萨沙•伊森伯格的新书《选战胜利之数据分析》（The Victory Lab）中有一章节，讲述了政治竞选专家亚历山大•盖奇会议他在2000年米特•罗姆尼州长竞选中，如何使用全新的数据目标定位系统的故事。
There's a powerful vignette in Sasha Issenberg's The Victory Lab in which political consultant Alexander Gage presents his new data targeting system to Mitt Romney's 2002 gubernatorial campaign.
Gage has combined consumer records with political voting history to identify potential Romney supporters among nontraditional Republican voting blocks. Gage sees his work as revolutionary -- a first in politics, and potentially a first anywhere. Yet just as he completes his presentation, Romney's deputy campaign manager Alex Dunn raises his hand and deadpans, "You mean you don't do this in politics."

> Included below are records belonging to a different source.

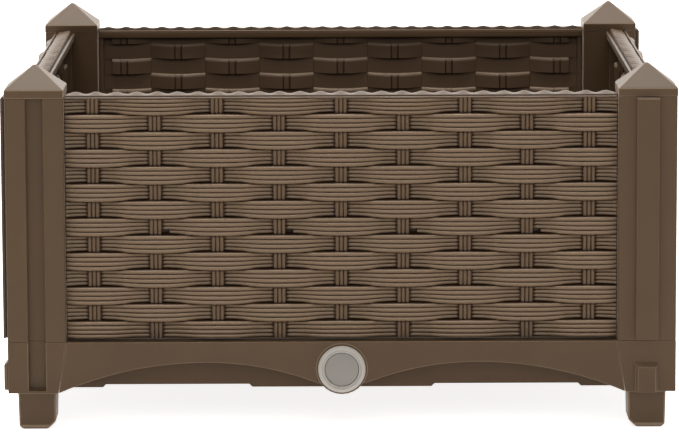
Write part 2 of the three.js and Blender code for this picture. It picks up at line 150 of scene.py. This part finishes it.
GRATE_HALF = 179
GRATE_NOTCH = 162
GRATE_BOTTOM = 49
GRATE_TOP = 51.5
GRATE_HOLES = 8
HOLE_PITCH = 38
HOLE = 7

# ---- Materials ---------------------------------------------------------------------------------------

GRAIN = 0.08  # strength of the spark-eroded grain
GLOSS_SPREAD = 0.05  # how far the roughness strays either way


def moulded_plastic(name, colour, roughness, mottle=0.06, sheen=0.12):
    """A satin moulding: faintly uneven colour, slow changes of gloss and a fine spark-eroded grain."""
    material = bpy.data.materials.new(name)
    material.use_nodes = True
    nodes, links = material.node_tree.nodes, material.node_tree.links
    shader = nodes["Principled BSDF"]
    place = nodes.new("ShaderNodeTexCoord")

    cloud = nodes.new("ShaderNodeTexNoise")
    cloud.inputs["Scale"].default_value = 22
    cloud.inputs["Detail"].default_value = 5
    links.new(place.outputs["Object"], cloud.inputs["Vector"])
    shades = nodes.new("ShaderNodeValToRGB")
    shades.color_ramp.elements[0].position = 0.3
    shades.color_ramp.elements[1].position = 0.7
    shades.color_ramp.elements[0].color = (*[c * (1 - mottle) for c in colour], 1)
    shades.color_ramp.elements[1].color = (*[c * (1 + mottle) for c in colour], 1)
    links.new(cloud.outputs["Fac"], shades.inputs["Fac"])
    links.new(shades.outputs["Color"], shader.inputs["Base Color"])

    gloss = nodes.new("ShaderNodeMapRange")
    gloss.inputs["To Min"].default_value = roughness - GLOSS_SPREAD
    gloss.inputs["To Max"].default_value = roughness + GLOSS_SPREAD
    links.new(cloud.outputs["Fac"], gloss.inputs["Value"])
    links.new(gloss.outputs["Result"], shader.inputs["Roughness"])

    pits = nodes.new("ShaderNodeTexNoise")
    pits.inputs["Scale"].default_value = 1900
    pits.inputs["Detail"].default_value = 2
    links.new(place.outputs["Object"], pits.inputs["Vector"])
    bump = nodes.new("ShaderNodeBump")
    bump.inputs["Strength"].default_value = GRAIN
    bump.inputs["Distance"].default_value = 0.0003
    links.new(pits.outputs["Fac"], bump.inputs["Height"])
    links.new(bump.outputs["Normal"], shader.inputs["Normal"])
    shader.inputs["Specular IOR Level"].default_value = 0.2
    shader.inputs["Sheen Weight"].default_value = sheen
    shader.inputs["Sheen Roughness"].default_value = 0.2
    shader.inputs["Sheen Tint"].default_value = (1.0, 0.86, 0.74, 1)
    return material


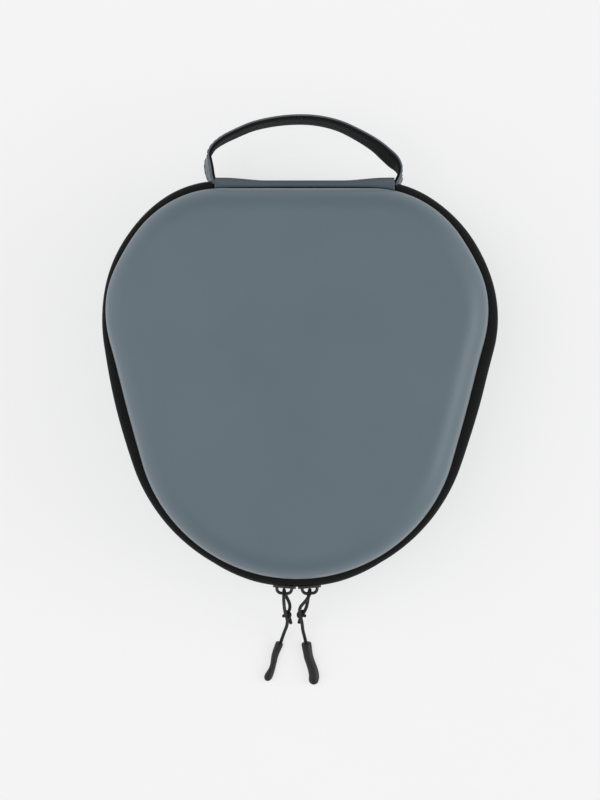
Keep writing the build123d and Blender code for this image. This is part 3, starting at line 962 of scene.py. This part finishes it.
# The right half of the pocket's outline, from its mouth to the front
inset = WALL / math.cos(DRAFT_ANGLE) + POCKET_HEIGHT * DRAFT + 0.3
wall = (rim - rim_out * inset)[: SAMPLES // 2]
mouth_half = float(np.interp(POCKET_MOUTH, wall[::-1, 1], wall[::-1, 0]))
outline = np.vstack([[(mouth_half, POCKET_MOUTH)], wall[wall[:, 1] <= POCKET_MOUTH]])


def pocket_half(y):
    """Half the pocket's width at this Y."""
    return np.interp(y, outline[::-1, 1], outline[::-1, 0])


def net_level(x, y):
    """The net's height: it hangs a little between its hem and the shell's wall."""
    across = 1 - min(1.0, (x / pocket_half(y)) ** 2)
    along = max(0.0, 1 - ((POCKET_MOUTH - y) / NET_DEPTH) ** 2)
    return POCKET_LEVEL - NET_SAG * across * along


def in_pocket(x, y):
    return outline[-1, 1] < y < POCKET_MOUTH - 0.5 and abs(x) < pocket_half(y)


# The net: hexagons that share their corners, each with a hexagonal hole
corner = HOLE_PITCH / math.sqrt(3)
points, faces, shared = [], [], {}
for row in range(-5, 40):
    for column in range(-40, 41):
        x = (column + 0.5 * (row % 2)) * HOLE_PITCH
        y = POCKET_MOUTH - 2.0 - row * corner * 1.5
        ring = [(x + corner * math.sin(math.tau * k / 6), y + corner * math.cos(math.tau * k / 6))
                for k in range(6)]
        if not all(in_pocket(*spot) for spot in ring):
            continue
        outer = []
        for spot in ring:
            key = (round(spot[0], 2), round(spot[1], 2))
            if key not in shared:
                shared[key] = len(points)
                points.append((*spot, net_level(*spot)))
            outer.append(shared[key])
        inner = []
        for spot in ring:
            hole = [c + (p - c) * HOLE_WIDTH / HOLE_PITCH for p, c in zip(spot, (x, y))]
            inner.append(len(points))
            points.append((*hole, net_level(x, y)))
        for k in range(6):
            faces.append((outer[k], outer[(k + 1) % 6], inner[(k + 1) % 6], inner[k]))
net = piece("pocket_net_cloth", points, faces, "pocket_net")
thick = net.modifiers.new("thickness", "SOLIDIFY")
thick.thickness, thick.offset = 0.6 * MM, 0
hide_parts("pocket_net")

# (distance behind the mouth, height above the pocket's level)
HEM_SECTION = [
    (-0.3, -0.35), (0.6, -0.62), (4, -0.68), (7.2, -0.62), (8.1, -0.3), (8.1, 0.3), (7.2, 0.62),
    (4, 0.68), (0.6, 0.62), (-0.3, 0.35),
]
grid = []
for x in np.linspace(-mouth_half, mouth_half, 260):
    t = x / mouth_half
    level = POCKET_LEVEL - NET_SAG * (1 - t * t) + 0.12 * math.sin(x * 1.9)
    grid.append([(x, POCKET_MOUTH + y, level + z) for y, z in HEM_SECTION])
hem = loft("pocket_hem_elastic", grid, "pocket_elastic")
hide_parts("pocket_hem")

# Elastic tape that sews the net's curved edge to the lining, as (distance inward, height)
EDGE_TAPE_SECTION = [
    (-0.1, -0.5), (1.2, -0.66), (4.6, -0.66), (5.4, -0.35), (5.4, 0.35), (4.6, 0.66),
    (1.2, 0.66), (-0.1, 0.5),
]
edge = outline[outline[:, 1] < POCKET_MOUTH - 1]
edge = np.vstack([edge, (edge * np.array([-1, 1]))[::-1]])
run = np.gradient(edge, axis=0)
run /= np.linalg.norm(run, axis=1)[:, None]
inward = np.column_stack([run[:, 1], -run[:, 0]])
grid = [[(*(spot + way * a), POCKET_LEVEL + z) for a, z in EDGE_TAPE_SECTION]
        for spot, way in zip(edge, inward)]
tape = loft("pocket_edge_tape", grid, "pocket_elastic")

sewn_rows = []
for y in (1.6, 6.4):
    row = []
    for x in np.linspace(-mouth_half + 2, mouth_half - 2, 90):
        sag = NET_SAG * (1 - (x / mouth_half) ** 2)
        row.append((x, POCKET_MOUTH + y, LID_RIM + POCKET_HEIGHT - 0.42 - sag))
    sewn_rows.append(stitches(f"hem_stitches_{round(y)}", row, [(0, 0, -1)] * len(row),
                              "pocket_elastic", length=2.4))
for obj in (net, hem, tape, *sewn_rows):
    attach(obj, "lid")


# ---------------------------------------------------------------- floor

FLOOR_REACH = 3.0  # metres
FLOOR_GLOW = 0.635
corners = [(x * FLOOR_REACH, y * FLOOR_REACH, 0) for x, y in ((-1, -1), (1, -1), (1, 1), (-1, 1))]
floor_data = bpy.data.meshes.new("floor")
floor_data.from_pydata(corners, [], [(0, 1, 2, 3)])
floor = bpy.data.objects.new("floor", floor_data)
bpy.context.scene.collection.objects.link(floor)
paper = Material("floor_paper", Specular_IOR_Level=0.1)
paper.colours(paper.noise(60), (0.0, (0.30, 0.30, 0.30)), (1.0, (0.31, 0.31, 0.31)))
paper.shader.inputs["Emission Color"].default_value = (1, 1, 1, 1)
paper.shader.inputs["Emission Strength"].default_value = FLOOR_GLOW
paper.rough(paper.noise(4), 0.85, 0.95)
floor_data.materials.append(paper.data)

look_down()
studio()
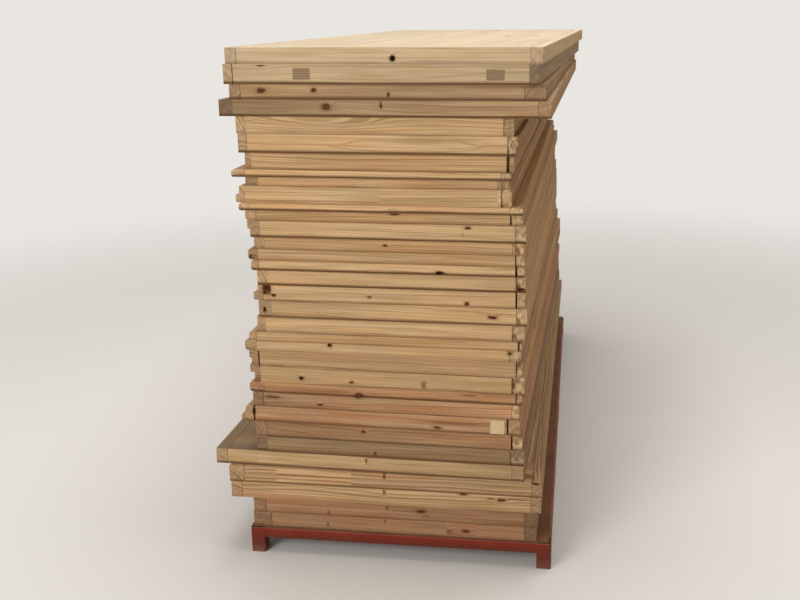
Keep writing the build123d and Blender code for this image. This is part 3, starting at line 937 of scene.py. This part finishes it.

Dunn's surprise was not out of place in 2001. And while much has changed since then, politics remains an analog art in many ways. The Victory Lab charts the recent history of political data mining designed to identify persuadable voters and swing elections.
Politico has called Issenberg's book "Moneyball for politics." There are obvious parallels between political operatives like Gage and the protagonist of Moneyball, Oakland Athletics general manager Billy Beane. Both pioneered data-centric techniques that gave their respective organizations a leg up over the competition.
Yet in his 14 years as GM, Billy Beane has yet to make it to the World Series. By contrast, the work of Gage and other data-mining political consultants has translated directly into electoral success. These operatives may not have singlehandedly won the past two presidential elections, but the side that had the most advanced data-driven mobilization efforts went a perfect 2-0.
The George W. Bush campaign's sophisticated data mining helped the president win reelection in 2004. Four years later, Barack Obama defeated John McCain in part because the Obama campaign outclassed McCain's operatives on the data front.
Issenberg seems to have interviewed everyone who's anyone in the field of political statistics, but his subject matter doesn't necessarily lend itself to prose. Numbers have power, but too many of them can addle rather than inform. After reading the book, you'll probably remember the outcome of a few experiments, but be stuck scouring your brain for the results of the rest. Readers are advised to keep a pen and pencil handy when reading The Victory Lab, so they can jot down key stats.
Yet Issenberg's material is sufficiently gripping that you'll want to keep turning the pages, even if it means deciphering the results of yet another randomized trial. For example, micro-targeting efforts on behalf of Senator Michael Bennett (D-Colo.)'s 2010 Senate reelection campaign likely spurred 25,000 additional Bennett votes. That might not seem like a big number, until you consider that the race was decided by 15,000 votes.
Issenberg avoids sweeping predictions about the future of political data mining. That's probably wise, given that political professionals tend to define the future as Election Day. Campaigns at their simplest are a one-day snapshot of personal preference. The Victory Lab reminds us, however, that every individual choice is the result of a thousand factors, many of them subject to manipulation by political operatives.